Hint: you need to call getCleanWordList and getUniqueWords in this function.

def getWordCount(filepath, charsToRemove):
'''
Get the frequency of each unique word
in the file with given filepath, and return
a list of lists where each element is a list
of two elements in the format [<word>, <count>].
'''
return "stub"


Find frequently occuring words

Finally, mostCommonWord reads a file with given filepath, and returns the most common word in the file.

def mostCommonWord(filepath, charsToRemove):
'''
and returns the most common word in
the file (i.e.,the word with the highest frequency).
In the case of ties (i.e., more than one word
with the same max count, then return the word
that occurs earliest in dictionary order
(remember string comparisons).
- Use getWordCount() helper function to count
the frequency of each word.
'''
return "stub"


Notes on computing the most common words

If you run mostCommonWord("input1.txt", ",.!?;"), this function should return the mode value from the file (the word that occurs most often). Use getWordCount to help you first count the words in a file, then mostCommonWord() can find the max count, save all words with that count and return the word that occurs first in dictionary order

• mostCommonWord("input1.txt", ",.!?;") Test that you are able to return “hello” as the most frequently occuring word.
• mostCommonWord("input2.txt", ",.!?;"), the function should return 'world'.

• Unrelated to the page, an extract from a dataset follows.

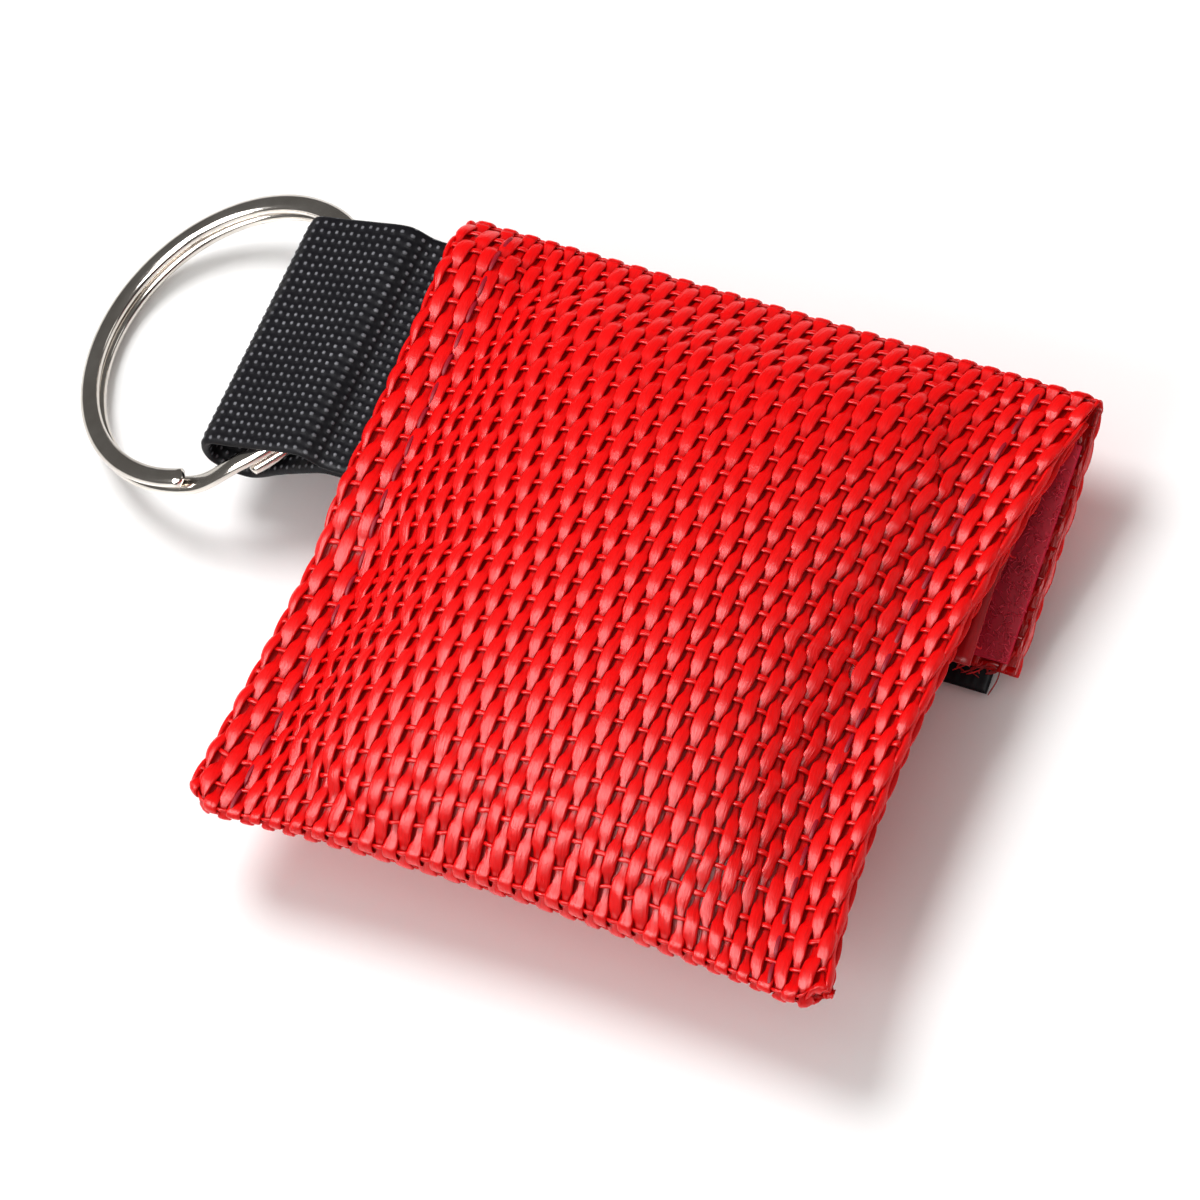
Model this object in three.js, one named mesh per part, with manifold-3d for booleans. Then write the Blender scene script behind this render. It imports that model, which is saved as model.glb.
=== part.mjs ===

Test the other functions accordingly, verifying on a simple input file that the results are correct.

Upload lab07.py and lab07_tests.py and .txt files to Gradescope.

Once you’re done with writing your functions, navigate to the Lab assignment “lab07” on Gradescope and upload your lab07.py and lab07_tests.py files together with your .txt input files. Submit all your files all at once, instead of uploading them one by one: each submission overwrites the previous files. You should be able to go to Gradescope to see both Python files and the text files in your submission.

Congratulations! You are finished with the lab!

Congratulations, you are finished with this lab!